The story itself, with its Pocahontas-meets-Braveheart-on an-alien-planet setup, is, as you may have guessed, by the by. But we were promised a visual feast… and by God, did we get one. Cameron’s ten-year absence from films and his invention of a whole new technology to better accommodate 3D landscapes has not been in vain. Pandora feels so real, and it’s populated by such a dazzling array of unique creatures that you almost forgive the guy for making you sit through endless montages of the alien planet, feebly strung together with the excuse of Jake’s cultural education (watch him learn to fly the pterodactyl creature!). Following the twilight of ‘Star Wars’, ‘Lord of the Rings’ and ‘Harry Potter’, it took Cameron’s return from cinematic slumber to give us something truly big, in every sense of the word.
What everybody will talk about, and what it truly at the crux of the production’s technological innovations, is the improvements on motion capture – or, as Cameron has now dubbed it, ‘performance capture’ – thanks to which actors are allowed to express themselves to the full while taking on a fully digitised role. Motion capture is, of course, not new – director Robert Zemeckis had employed it for Beowulf and The Polar Express, and Cameron was jolted into starting proper work on ‘Avatar’ after seeing Gollum in ‘The Lord of the Rings’ films – but here it is perfected, making ‘Avatar’ into a pioneering film, if nothing else.

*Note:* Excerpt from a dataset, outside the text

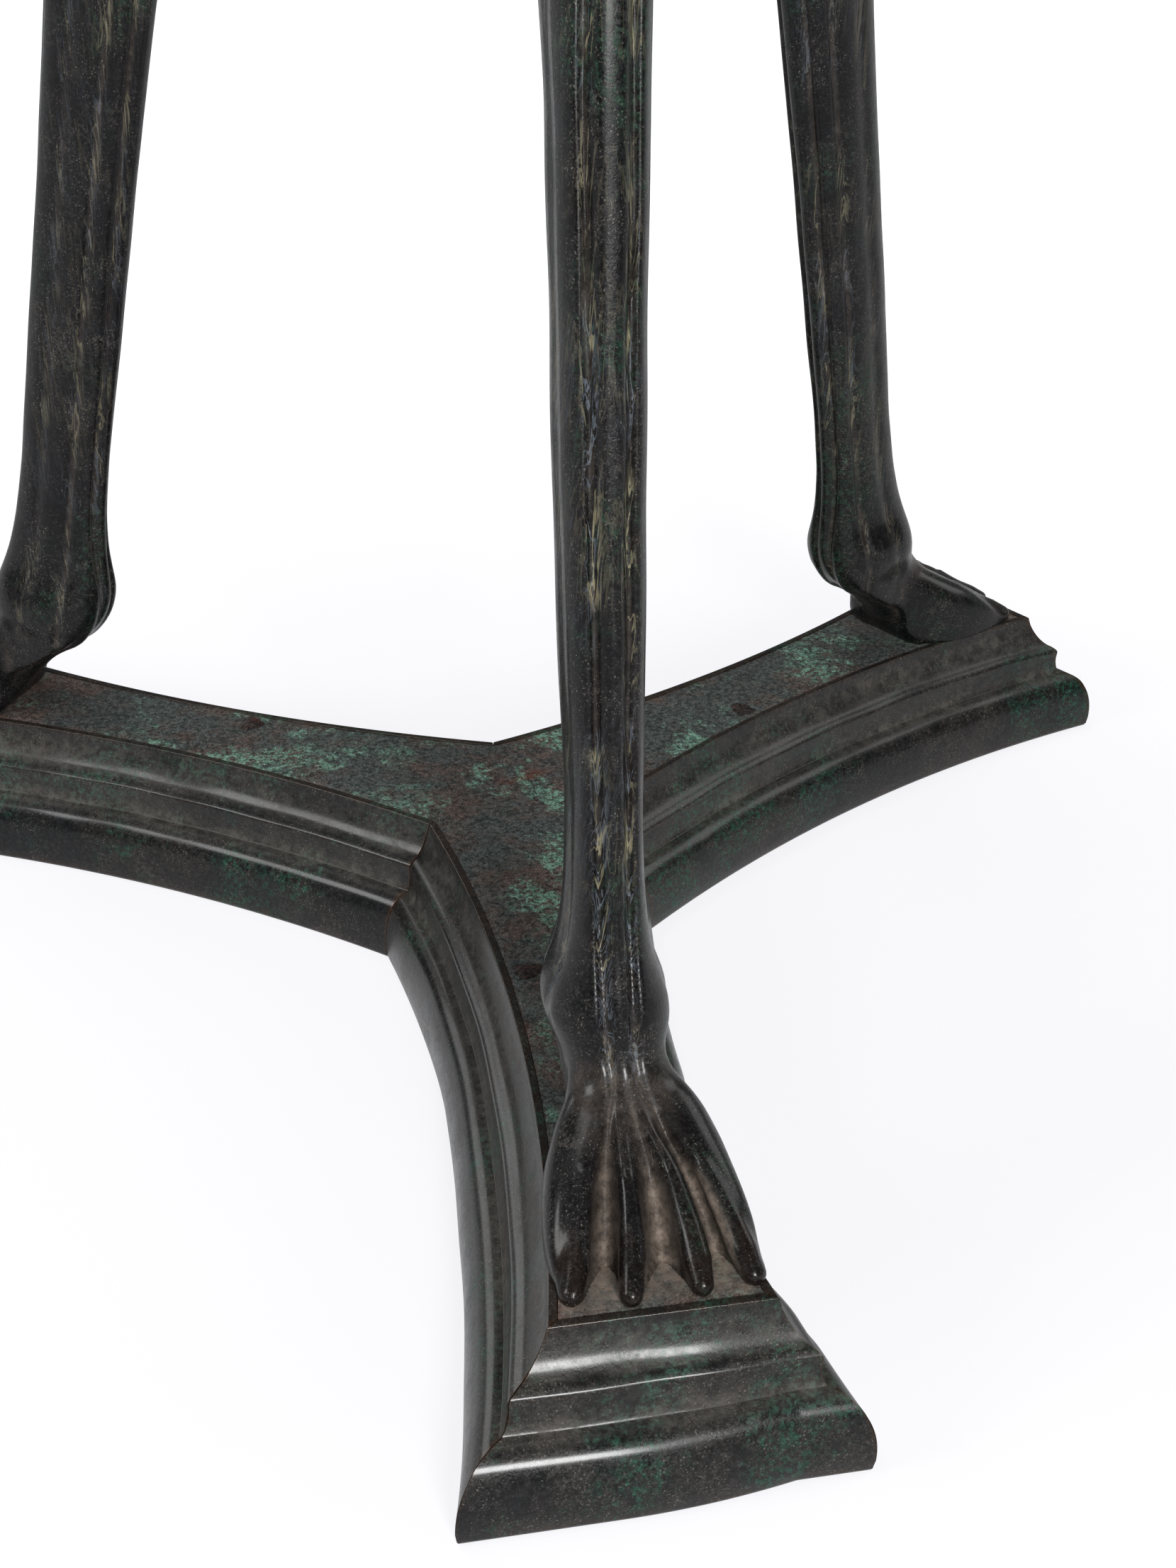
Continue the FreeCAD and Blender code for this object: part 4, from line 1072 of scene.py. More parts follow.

What Cameron also went through great lengths to expand on is the potential for 3D, which has now received a much-needed electric shock of life. But technological advancements are, of course, purely academic if they don’t serve a purpose. Luckily, ‘Avatar’s lush world makes for a totally immersive experience, and Cameron’s confident hand with genre action and suspense guarantees entertainment, even if there as many original characters as there are ideas (read: none) throughout. Though let’s face it: anything that has alien-dinosaurs battling giant mech-warriors can’t be bad.
Married with a more meticulous storyteller, the technology could produce mind-busting wonders. But for now, sit back and enjoy the ride. And make sure you do it in 3D.